Firstly, we're closer to 30 years since the last major revision to US copyright laws, but it's actually almost 20 years since the last significant revisions that addressed the advent of the modern internet era. Either way, the removal of mandatory notice of copyright was enacted to as to harmonize US laws with those of the rest of the world - in particular, countries that were party to the Berne Convention of 1887... so it could be said that the US requirement of mandatory notice was, at the date of elimination, out of step with practices in the rest of the world by a hair over a century.

Secondly, the removal of mandatory notification occurred several years before the widespread adoption of home internet connections, and a decade before Napster came into being. Prior to that, the duplication and distribution of copyrighted works required significant - and arguably deliberate - effort on the part of the entity doing the copying.

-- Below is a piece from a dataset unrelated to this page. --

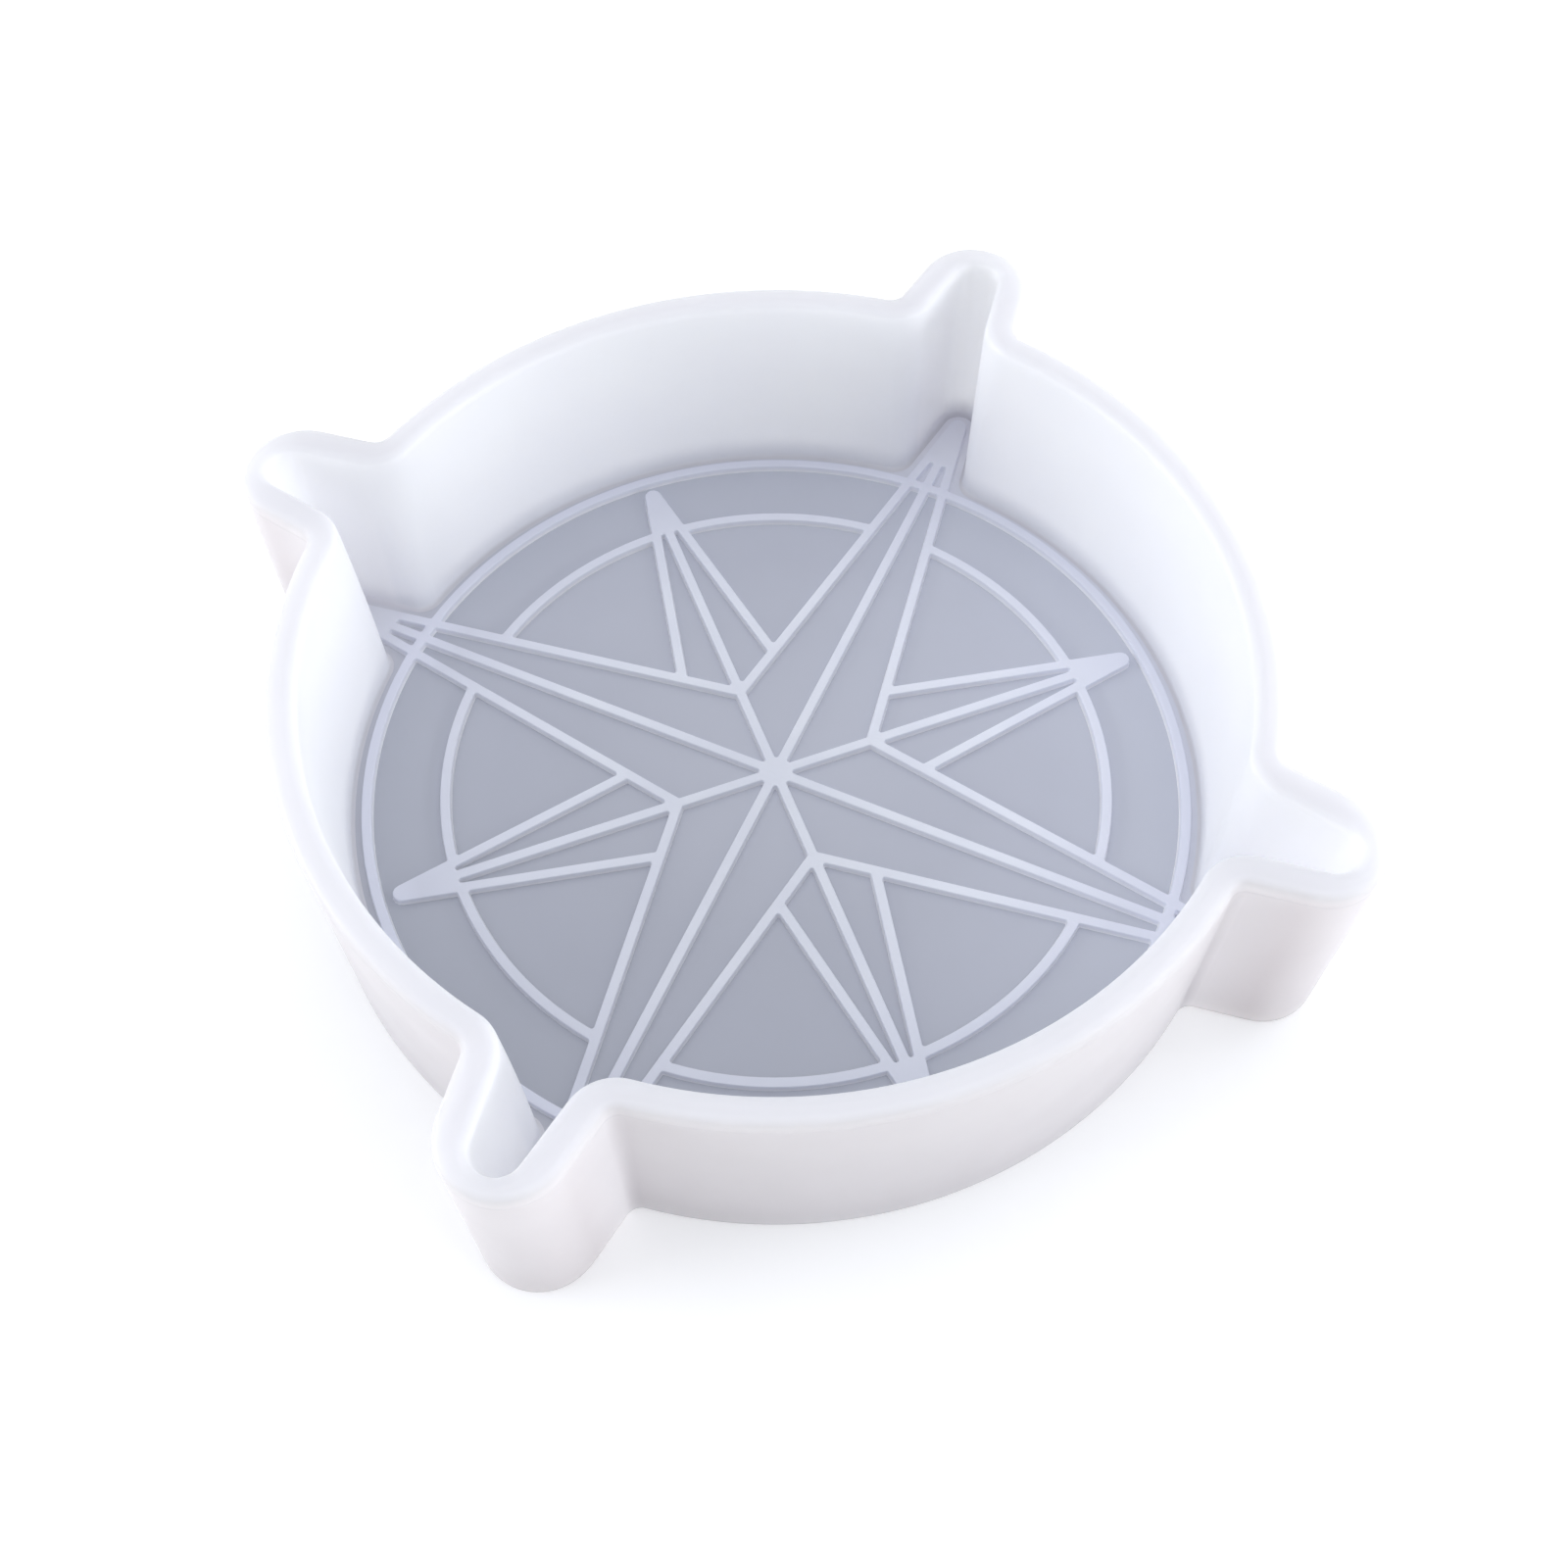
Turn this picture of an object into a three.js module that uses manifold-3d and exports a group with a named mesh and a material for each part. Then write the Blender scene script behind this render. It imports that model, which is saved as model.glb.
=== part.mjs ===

Fast-forward to the present and nearly everyone has the ability to find and make copies of most audio, photographic, or video files they could want to - all from a device that fits comfortably in their pocket, and often by means which render their acts anonymous and nearly untraceable.

To this end, education is critical to inform people as to the moral, ethical and legal consequences of procuring artistic works without permission or payment. The Napster debacle created, in some circles, an attitude of entitlement that ran along the lines of "this is how I want to be able to use the online ecosystem, legal or otherwise, and I will push back against efforts to curtail my ability to act in the way I want to"

As I have said in other posts: laws lag behind technologies, and lawmakers are not prescient: when 17 USC 512 was written into law almost twenty years ago, I doubt that anyone would have foreseen it as opening up the possibility of entire businesses springing up to exploit user-uploaded content, and profit massively from doing so... operations that would point to their legal immunity and say "Hey, it's not us, it's our users, okay?" with a wry nudge-nudge, wink-wink to one another.

The recent plenary vote in the EU parliament on updates to copyright laws in that territory has shown that lawmakers do, in fact, realise that the internet age has created significant challenges for the arts, and that their laws required amendment so as to strike the appropriate balance between the interests of creators, online services, and the public at large. It will be around two years before the (eventual) EU directive is parsed into the laws of each member state, and a few more years after that until the effects can be accurately gauged. I suspect that US lawmakers - and those in other countries too - will be keeping a close eye on the EU prior to considering any changes to their own legislation.